Sunday, January 31, 2010

Minestrone Soup

I wanted to give you the minestrone recipe that I made last week.  It is so super yummy and would be a perfect meal for a cold winter night or a rainy day.

MINESTRONE SOUP
2 cans (one 28 oz, and one 14 ½ oz) diced tomatoes, undrained  - I did not buy cans the right size.  I had three cans of Mexican or Italian tomatoes and I used those.  I pureed them in the blender so they weren’t in chunks

2 cups water

2 medium carrots, sliced

1 medium onion, chopped

1 medium zucchini, chopped – We do not have zucchini here so I did not add that

1 pkg. (3 ½ oz) pepperoni  - did not have that either

2 tsp. garlic

2 tsp. chicken bouillon granules

½ tsp. dried basil

½ tsp. oregano

2 cans (16 oz. each) kidney beans, rinsed and drained

1 pkg. (10 oz.) frozen chopped spinach, thawed and squeezed dry – I used fresh stuff I found at the pasar (market)

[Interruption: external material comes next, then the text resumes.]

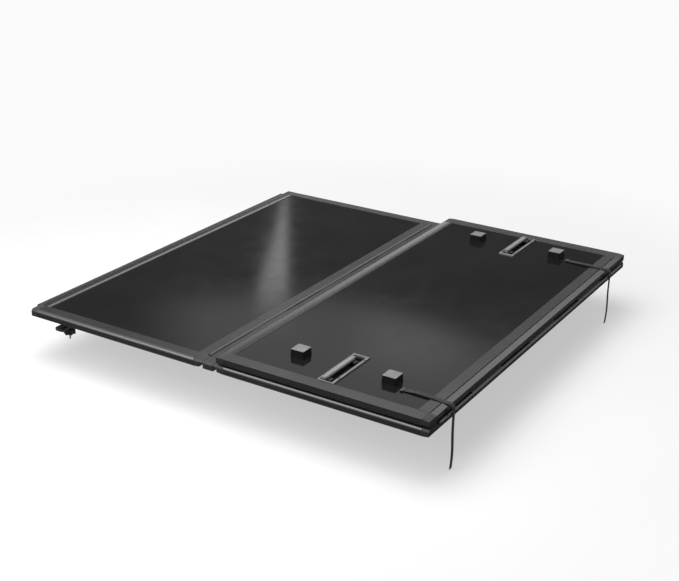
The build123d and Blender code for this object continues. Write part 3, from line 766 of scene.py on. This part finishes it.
def joint_seals(body):
    """Thin gaskets between the corner castings and the side rails of one panel."""
    y_low, y_high, z_low, flipped = panel_span(body)
    bm = bmesh.new()
    outer, inner = rail_outline(SEAL_PROUD), rail_outline(-0.6 * MM)
    for y in (y_low + CASTING, y_high - CASTING):
        for side in (-1, 1):
            rings = []
            for (u, v), (a, b) in zip(outer, inner):
                ring = []
                for (across, up), shift in (((u, v), 0.5), ((u, v), -0.5), ((a, b), -0.5), ((a, b), 0.5)):
                    z = z_low + PANEL_T - up if flipped else z_low + up
                    ring.append(Vector((side * (CAD_HALF_WIDTH - across), y + shift * SEAL_W, z)))
                rings.append(ring)
            closed_tube(bm, rings)
    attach(new_piece(f"{body}_joint_seals", bm, "black_rubber", smooth=False), f"{body}_panel")


# ---- fasteners -----------------------------------------------------------------------------------------
def domed_head(bm, centre, facing, radius, height, socket):
    """A button head with a hexagon socket; centre is the middle of its seat."""
    count = 24
    rise = Vector((0, 0, facing))

    def ring(r, up, hexagon=False):
        points = []
        for i in range(count):
            angle = 2 * math.pi * i / count
            reach = r
            if hexagon:
                reach = r * math.cos(math.pi / 6) / math.cos(angle % (math.pi / 3) - math.pi / 6)
            points.append(centre + Vector((math.cos(angle), math.sin(angle), 0)) * reach + rise * up)
        return points

    rings = [ring(radius * 0.96, 0.0), ring(radius, height * 0.12)]
    for step in range(1, 6):
        t = step / 5
        r = radius + (socket * 1.25 - radius) * t
        rings.append(ring(r, height * (0.12 + 0.88 * math.sin(math.pi / 2 * t))))
    rings.append(ring(socket * 1.08, height * 0.97, True))
    rings.append(ring(socket, height * 0.86, True))
    rings.append(ring(socket, height * 0.12, True))
    skin_rings(bm, rings)


def tray_screw_heads():
    """Button heads in the rims of the two latch trays."""
    bm = bmesh.new()
    for side in ("left", "right"):
        low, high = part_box(f"{side}_latch_tray")
        rim_top = low_rim_height()
        middle = (low.y + high.y) / 2
        ends = (low.x + 40 * MM, high.x - 30 * MM)
        if side == "right":
            ends = (high.x - 40 * MM, low.x + 30 * MM)
        for x in ends:
            for y in (middle - 28 * MM, middle + 28 * MM):
                domed_head(bm, Vector((x, y, rim_top)), 1, 3.6 * MM, 1.6 * MM, 1.35 * MM)
    piece = new_piece("tray_screw_heads", bm, "zinc_steel", "clamp_metal")
    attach(piece, "rear_panel")
    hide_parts("tray_screws")


def low_rim_height():
    """Top of the latch trays' rims, which the screws' seats lie on."""
    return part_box("tray_screws")[1].z - 1.6 * MM


def clamp_screw_heads():
    """Button heads under the feet of the two front clamps."""
    bm = bmesh.new()
    for side in ("left", "right"):
        low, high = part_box(f"{side}_clamp_stud")
        stud = (low + high) / 2
        sign = -1 if side == "left" else 1
        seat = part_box("clamp_screws")[0].z + 3.5 * MM
        for across in (34 * MM, -24 * MM):
            for along in (-20 * MM, 20 * MM):
                centre = Vector((stud.x + sign * across, stud.y + along, seat))
                domed_head(bm, centre, -1, 5.0 * MM, 3.4 * MM, 2.3 * MM)
    piece = new_piece("clamp_screw_heads", bm, "zinc_steel")
    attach(piece, "front_panel")
    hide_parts("clamp_screws")


def threaded_stud(side):
    """Two-start threaded rod with its hexagon nut under the clamp's foot."""
    low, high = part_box(f"{side}_clamp_stud")
    middle = (low + high) / 2
    sides = 24
    length = high.z - low.z
    rows = int(length / THREAD_ROW)
    rings = []
    for i in range(rows + 1):
        z = i / rows * length
        ends = min(1.0, z / (1.5 * MM), (length - z) / (1.5 * MM))
        ring = []
        for k in range(sides):
            turn = k / sides
            phase = (z / THREAD_LEAD - turn) * THREAD_STARTS % 1.0
            groove = 1 - abs(2 * phase - 1)
            radius = STUD_R - THREAD_DEPTH * max(0.0, 1.35 * groove - 0.35) - 0.6 * MM * (1 - ends)
            angle = 2 * math.pi * turn
            x = middle.x + radius * math.cos(angle)
            y = middle.y + radius * math.sin(angle)
            ring.append(Vector((x, y, low.z + z)))
        rings.append(ring)
    bm = bmesh.new()
    skin_rings(bm, rings)
    nut(bm, Vector((middle.x, middle.y, -13 * MM - NUT_H)))
    piece = new_piece(f"{side}_threaded_stud", bm, "zinc_steel")
    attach(piece, "front_panel")
    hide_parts(f"{side}_clamp_stud")


def nut(bm, base):
    """Hexagon nut with turned chamfers, its underside at base."""
    count = 24

    def ring(reach, up):
        points = []
        for i in range(count):
            angle = 2 * math.pi * i / count
            flat = NUT_R * math.cos(math.pi / 6) / math.cos(angle % (math.pi / 3) - math.pi / 6)
            points.append(base + Vector((math.cos(angle), math.sin(angle), 0)) * min(flat, reach)
                          + Vector((0, 0, up)))
        return points

    chamfer = NUT_R * math.cos(math.pi / 6)
    rings = [ring(chamfer - 0.3 * MM, 0.0), ring(chamfer, 0.15 * MM), ring(NUT_R, 0.8 * MM)]
    rings.append(ring(NUT_R, NUT_H - 0.8 * MM))
    rings.append(ring(chamfer, NUT_H - 0.15 * MM))
    rings.append(ring(chamfer - 0.3 * MM, NUT_H))
    skin_rings(bm, rings)


def strap_fixings():
    """Pressed plates with a rolled border, and the button heads that hold them."""
    low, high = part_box("strap_anchors")
    bm = bmesh.new()
    for side in ("left", "right"):
        run_low, run_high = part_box(f"{side}_strap_run")
        x = (run_low.x + run_high.x) / 2
        y = (low.y + high.y) / 2
        plate = [(1.0, 0.0), (1.0, 1.0), (0.93, 1.5), (0.84, 1.3), (0.78, 1.0)]
        rings = []
        for reach, up in plate:
            ring = []
            half = 6 * MM * reach
            for point, out in rounded_loop(2 * half, -half, half, 0.4 * half):
                ring.append(Vector((x + point.x, y + point.y, low.z + up * MM)))
            rings.append(ring)
        skin_rings(bm, rings)
        domed_head(bm, Vector((x, y, low.z + 0.9 * MM)), 1, 4.5 * MM, high.z - low.z - 0.9 * MM, 1.8 * MM)
    piece = new_piece("strap_fixings", bm, "clamp_metal")
    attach(piece, "rear_panel")
    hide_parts("strap_anchors")


# ---- stage -------------------------------------------------------------------------------------
def make_floor():
    low = CAD_BOX[0].z - FLOOR_DROP
    bm = bmesh.new()
    bmesh.ops.create_grid(bm, x_segments=8, y_segments=8, size=FLOOR_SIZE / 2)
    piece = new_piece("floor", bm, "floor", smooth=False)
    piece.location = (0, 0, low)


def soft_patch(g, azimuth, elevation, centre, half_width, low, high, soft):
    """1 inside a patch of sky and 0 outside it, all in degrees, with soft borders."""
    offset = g.math("ABSOLUTE", g.math("SUBTRACT", azimuth, centre))
    inside = g.math("SUBTRACT", half_width, offset)
    sideways = g.ramp(inside, -soft, soft)
    above = g.ramp(elevation, low - soft, low + soft)
    below = g.ramp(elevation, high + soft, high - soft)
    return g.math("MULTIPLY", sideways, g.math("MULTIPLY", above, below))


def make_world():
    """White to the camera; mirrored surfaces see a dark room with a pale horizon and soft windows."""
    world = bpy.data.worlds.new("studio")
    bpy.context.scene.world = world
    world.use_nodes = True
    tree = world.node_tree
    tree.nodes.clear()
    g = Graph(tree)
    direction = g.add("TexCoord").outputs["Generated"]
    parts = g.add("SeparateXYZ", {0: direction}).outputs
    azimuth = g.math("DEGREES", g.math("ARCTAN2", parts["X"], parts["Y"]))
    elevation = g.math("DEGREES", g.math("ARCSINE", parts["Z"]))
    room = g.ramp(elevation, 14.3, 16.4, 1.30, 0.085)
    room = g.math("MULTIPLY", room, g.ramp(elevation, -3.0, 1.0))
    room = g.math("ADD", room, g.ramp(elevation, 28.5, 34.0, 0.0, 1.0))
    room = g.math("ADD", room, g.ramp(elevation, -6.0, -30.0, 0.0, UNDER_GLOW))
    patches = (
        (-20.0, 16.0, 22.0, 40.0, 5.0, 0.40),
        (150.0, 20.0, 20.0, 42.0, 6.0, 0.45),
        (-115.0, 24.0, 24.0, 44.0, 6.0, 0.50),
        (76.5, 4.5, 24.0, 33.0, 2.0, 0.85),
    )
    for centre, half_width, low, high, soft, power in patches:
        patch = soft_patch(g, azimuth, elevation, centre, half_width, low, high, soft)
        room = g.math("ADD", room, g.math("MULTIPLY", patch, power))
    # the window mirrored in the middle of the cover: its sill rises to the right
    sill = g.ramp(azimuth, 56.0, 70.0, 22.9, 25.2)
    over = g.ramp(g.math("SUBTRACT", elevation, sill), -0.3, 0.5)
    beside = g.math("MULTIPLY", g.ramp(azimuth, 47.0, 52.5), g.ramp(azimuth, 74.0, 68.0))
    window = g.math("MULTIPLY", over, g.math("MULTIPLY", beside, g.ramp(elevation, 36.0, 31.0)))
    room = g.math("ADD", room, g.math("MULTIPLY", window, 0.38))
    bright = soft_patch(g, azimuth, elevation, 62.0, 2.4, 24.0, 26.0, 1.6)
    room = g.math("ADD", room, g.math("MULTIPLY", g.math("MULTIPLY", bright, over), 0.28))
    # a wedge of light with an upright right-hand border, widening upwards to the left
    left = g.ramp(elevation, 18.0, 24.5, 55.5, 53.9)
    inside = g.math("MULTIPLY", g.ramp(g.math("SUBTRACT", azimuth, left), -0.2, 0.2),
                    g.ramp(azimuth, 55.9, 55.5))
    upright = g.math("MULTIPLY", g.ramp(elevation, 17.0, 18.5), g.ramp(elevation, 24.0, 22.2))
    wedge = g.math("MULTIPLY", inside, upright)
    room = g.math("ADD", room, g.math("MULTIPLY", wedge, 1.25))
    path = g.add("LightPath").outputs
    mirrored = g.add("Background", {"Color": g.add("CombineXYZ", {0: room, 1: room, 2: room}).outputs[0]})
    plain = g.add("Background", {"Color": (1, 1, 1, 1), "Strength": 0.26})
    backdrop = g.add("Background", {"Color": (1, 1, 1, 1), "Strength": BACKDROP})
    lit = g.add("MixShader", {0: path["Is Glossy Ray"], 1: plain.outputs[0], 2: mirrored.outputs[0]})
    seen = g.add("MixShader", {0: path["Is Camera Ray"], 1: lit.outputs[0], 2: backdrop.outputs[0]})
    g.add("OutputWorld", {"Surface": seen.outputs[0]})


def area_light(name, place, aim, size, power, mirrored=True):
    """A soft lamp; with mirrored off, glossy faces don't show its image."""
    lamp = bpy.data.lights.new(name, "AREA")
    lamp.shape = "RECTANGLE"
    lamp.size, lamp.size_y = size
    lamp.energy = power
    holder = bpy.data.objects.new(name, lamp)
    holder.location = place
    holder.rotation_mode = "QUATERNION"
    holder.rotation_quaternion = (Vector(aim) - Vector(place)).to_track_quat("-Z", "Y")
    holder.visible_glossy = mirrored
    bpy.context.scene.collection.objects.link(holder)


def make_lights():
    area_light("overhead", (-0.6, -0.4, 3.6), (0.0, -0.85, 0.0), (3.4, 3.4), 215.0, mirrored=False)
    area_light("side", (-3.4, 0.6, 2.6), (-0.8, -0.85, 0.0), (3.8, 2.8), 105.0)


def make_camera():
    lens = bpy.data.cameras.new("camera")
    lens.lens = CAMERA_LENS
    holder = bpy.data.objects.new("camera", lens)
    aim = (CAMERA_AIM - CAMERA_AT).to_track_quat("-Z", "Y")
    holder.rotation_mode = "QUATERNION"
    holder.rotation_quaternion = aim @ Quaternion((0, 0, 1), CAMERA_ROLL)
    holder.location = CAMERA_AT
    bpy.context.scene.collection.objects.link(holder)
    bpy.context.scene.camera = holder


# ---- build -------------------------------------------------------------------------------------
make_materials()
dress_nodes()
for side in ("left", "right"):
    strap(side)
    strap_stitches(side)
    threaded_stud(side)
for body in ("front", "middle", "rear"):
    panel_beads(body)
    joint_seals(body)
groove_strips()
tray_screw_heads()
clamp_screw_heads()
strap_fixings()
make_floor()
make_world()
make_lights()
make_camera()
bpy.context.scene.view_settings.view_transform = "Standard"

1 ¼ cups cooked elbow macaroni  - I did not measure, I put in a small  box

Shredded parmesan cheese – We don’t have that here

You can put the first 10 ingredients in crock pot.  Cover and cook on low for 6 hours or so.

I do not have a crock pot so I simmered it on the stove for about 45 minutes or so.  One time I added some ground beef but it would be so super duper yummy with ground up Italian sausage or little chunks of sausage.

I made garlic bread sticks to go with it and it was wonderful.

2 comments:

Caroline @ The Feminist Housewife said...

That sounds delicious! It's freezing here in Georgia!

Maureen said...

Sounds delicous for sure, will be perfect for rainy day dinner in Jakarta :)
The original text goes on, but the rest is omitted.